*Work to complete*. Can the data below be echoed back word for word?

-- Start of Data excerpt --

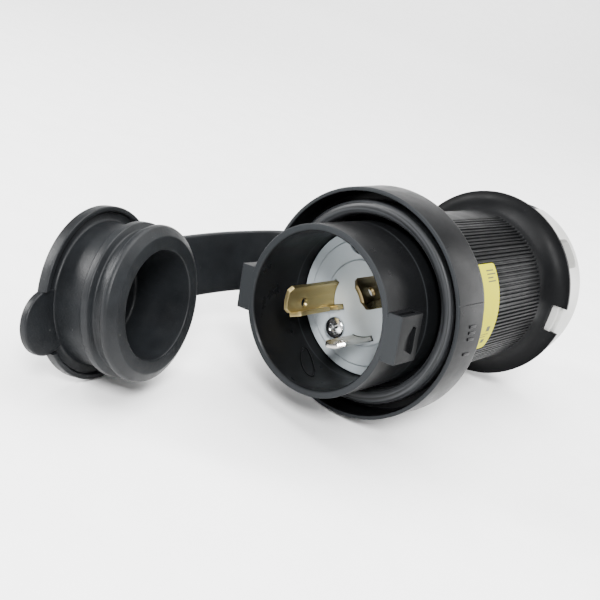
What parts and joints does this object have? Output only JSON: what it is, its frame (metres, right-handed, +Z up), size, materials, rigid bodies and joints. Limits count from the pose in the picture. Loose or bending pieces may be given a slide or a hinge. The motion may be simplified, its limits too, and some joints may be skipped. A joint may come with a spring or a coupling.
{
  "type": "locking shore power plug",
  "caption": "Watertight locking plug for a shore power cord, with a safety shroud, a sealing collar, a ribbed barrel, a cord clamp and a rubber closure cap on a strap.",
  "frame": {"origin": "centre of the blade face", "axes": "-Y out of the blade face along the plug's axis, +Z up as the plug lies on its collar and its cap"},
  "size_m": [0.1087, 0.2306, 0.0857],
  "materials": {
    "black_plastic": "moulded black, semi-gloss",
    "barrel_plastic": "moulded black, fine ribs, matte",
    "face_nylon": "pale grey nylon, satin",
    "white_nylon": "white nylon, satin",
    "jaw_plastic": "dark grey nylon, matte",
    "seal_rubber": "grey sealing rubber",
    "cap_rubber": "dark grey rubber, matte",
    "brass": "drawn brass",
    "bronze": "darkened brass",
    "nickel": "nickel plated",
    "steel": "zinc plated steel",
    "green_screw": "green dyed screw",
    "label": "printed yellow label"
  },
  "bodies": {
    "plug": {"shroud_housing": "black_plastic", "collar_gasket": "seal_rubber", "blade_carrier": "face_nylon", "terminal_block": "white_nylon", "ground_blade": "brass", "hot_blade": "bronze", "neutral_blade": "nickel", "ground_wire_clamp": "brass", "ground_terminal_screw": "green_screw", "hot_wire_clamp": "brass", "hot_terminal_screw": "brass", "neutral_wire_clamp": "brass", "neutral_terminal_screw": "nickel", "face_screw_centre": "steel", "face_screw_edge": "steel", "barrel": "barrel_plastic", "rating_label": "label", "cord_grommet": "cap_rubber", "clamp_body": "white_nylon", "assembly_screw_1": "steel", "assembly_screw_2": "steel", "tether_ring": "cap_rubber", "strap_root": "cap_rubber"},
    "upper_jaw": {"clamp_jaw_upper": "jaw_plastic", "clamp_screw_1": "steel", "clamp_screw_2": "steel"},
    "lower_jaw": {"clamp_jaw_lower": "jaw_plastic", "clamp_nut_1": "steel", "clamp_nut_2": "steel"},
    "bend": {"strap_bend": "cap_rubber"},
    "run": {"strap_run": "cap_rubber"},
    "tip": {"strap_tip": "cap_rubber"},
    "cap": {"closure_cap": "cap_rubber"}
  },
  "joints": [
    {"name": "cap_swing", "type": "hinge", "parent": "run", "child": "tip", "pos_m": [-0.0595, -0.044, -0.01328], "axis": [-0.272, 0, 0.9623], "range_deg": [0, 60.19], "stiffness_Nm_per_rad": 0.02},
    {"name": "strap_swing", "type": "hinge", "parent": "plug", "child": "bend", "pos_m": [-0.03935, 0.0191, -0.00489], "axis": [-0.272, 0, 0.9623], "range_deg": [0, 37.23], "stiffness_Nm_per_rad": 0.02},
    {"name": "strap_bow", "type": "hinge", "parent": "bend", "child": "run", "pos_m": [-0.0613, 0.0048, -0.01109], "axis": [-0.272, 0, 0.9623], "range_deg": [-20.83, 0], "stiffness_Nm_per_rad": 0.02},
    {"name": "cap_press", "type": "slide", "parent": "tip", "child": "cap", "axis": [0.9361, 0.2317, 0.2646], "range_m": [0, 0.0223]},
    {"name": "jaw_upper_slide", "type": "slide", "parent": "plug", "child": "upper_jaw", "axis": [0.4661, 0, -0.8847], "range_m": [0, 0.004]},
    {"name": "jaw_lower_slide", "type": "slide", "parent": "plug", "child": "lower_jaw", "axis": [-0.4661, 0, 0.8847], "range_m": [0, 0.004]}
  ],
  "couplings": [
    {"joint": "strap_swing", "follows": "cap_swing", "ratio": 0.61843},
    {"joint": "strap_bow", "follows": "cap_swing", "ratio": -0.34579},
    {"joint": "jaw_lower_slide", "follows": "jaw_upper_slide", "ratio": 1}
  ]
}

-- End of Data excerpt --

*Written answer*.
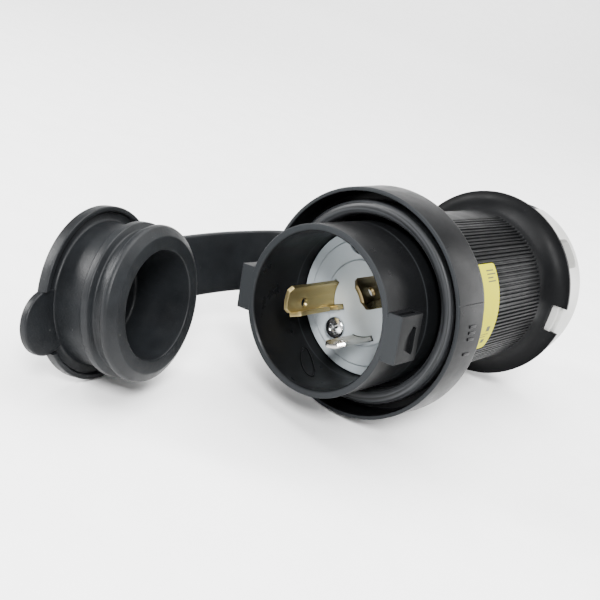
What parts and joints does this object have? Output only JSON: what it is, its frame (metres, right-handed, +Z up), size, materials, rigid bodies and joints. Limits count from the pose in the picture. Loose or bending pieces may be given a slide or a hinge. The motion may be simplified, its limits too, and some joints may be skipped. A joint may come with a spring or a coupling.
{
  "type": "locking shore power plug",
  "caption": "Watertight locking plug for a shore power cord, with a safety shroud, a sealing collar, a ribbed barrel, a cord clamp and a rubber closure cap on a strap.",
  "frame": {"origin": "centre of the blade face", "axes": "-Y out of the blade face along the plug's axis, +Z up as the plug lies on its collar and its cap"},
  "size_m": [0.1087, 0.2306, 0.0857],
  "materials": {
    "black_plastic": "moulded black, semi-gloss",
    "barrel_plastic": "moulded black, fine ribs, matte",
    "face_nylon": "pale grey nylon, satin",
    "white_nylon": "white nylon, satin",
    "jaw_plastic": "dark grey nylon, matte",
    "seal_rubber": "grey sealing rubber",
    "cap_rubber": "dark grey rubber, matte",
    "brass": "drawn brass",
    "bronze": "darkened brass",
    "nickel": "nickel plated",
    "steel": "zinc plated steel",
    "green_screw": "green dyed screw",
    "label": "printed yellow label"
  },
  "bodies": {
    "plug": {"shroud_housing": "black_plastic", "collar_gasket": "seal_rubber", "blade_carrier": "face_nylon", "terminal_block": "white_nylon", "ground_blade": "brass", "hot_blade": "bronze", "neutral_blade": "nickel", "ground_wire_clamp": "brass", "ground_terminal_screw": "green_screw", "hot_wire_clamp": "brass", "hot_terminal_screw": "brass", "neutral_wire_clamp": "brass", "neutral_terminal_screw": "nickel", "face_screw_centre": "steel", "face_screw_edge": "steel", "barrel": "barrel_plastic", "rating_label": "label", "cord_grommet": "cap_rubber", "clamp_body": "white_nylon", "assembly_screw_1": "steel", "assembly_screw_2": "steel", "tether_ring": "cap_rubber", "strap_root": "cap_rubber"},
    "upper_jaw": {"clamp_jaw_upper": "jaw_plastic", "clamp_screw_1": "steel", "clamp_screw_2": "steel"},
    "lower_jaw": {"clamp_jaw_lower": "jaw_plastic", "clamp_nut_1": "steel", "clamp_nut_2": "steel"},
    "bend": {"strap_bend": "cap_rubber"},
    "run": {"strap_run": "cap_rubber"},
    "tip": {"strap_tip": "cap_rubber"},
    "cap": {"closure_cap": "cap_rubber"}
  },
  "joints": [
    {"name": "cap_swing", "type": "hinge", "parent": "run", "child": "tip", "pos_m": [-0.0595, -0.044, -0.01328], "axis": [-0.272, 0, 0.9623], "range_deg": [0, 60.19], "stiffness_Nm_per_rad": 0.02},
    {"name": "strap_swing", "type": "hinge", "parent": "plug", "child": "bend", "pos_m": [-0.03935, 0.0191, -0.00489], "axis": [-0.272, 0, 0.9623], "range_deg": [0, 37.23], "stiffness_Nm_per_rad": 0.02},
    {"name": "strap_bow", "type": "hinge", "parent": "bend", "child": "run", "pos_m": [-0.0613, 0.0048, -0.01109], "axis": [-0.272, 0, 0.9623], "range_deg": [-20.83, 0], "stiffness_Nm_per_rad": 0.02},
    {"name": "cap_press", "type": "slide", "parent": "tip", "child": "cap", "axis": [0.9361, 0.2317, 0.2646], "range_m": [0, 0.0223]},
    {"name": "jaw_upper_slide", "type": "slide", "parent": "plug", "child": "upper_jaw", "axis": [0.4661, 0, -0.8847], "range_m": [0, 0.004]},
    {"name": "jaw_lower_slide", "type": "slide", "parent": "plug", "child": "lower_jaw", "axis": [-0.4661, 0, 0.8847], "range_m": [0, 0.004]}
  ],
  "couplings": [
    {"joint": "strap_swing", "follows": "cap_swing", "ratio": 0.61843},
    {"joint": "strap_bow", "follows": "cap_swing", "ratio": -0.34579},
    {"joint": "jaw_lower_slide", "follows": "jaw_upper_slide", "ratio": 1}
  ]
}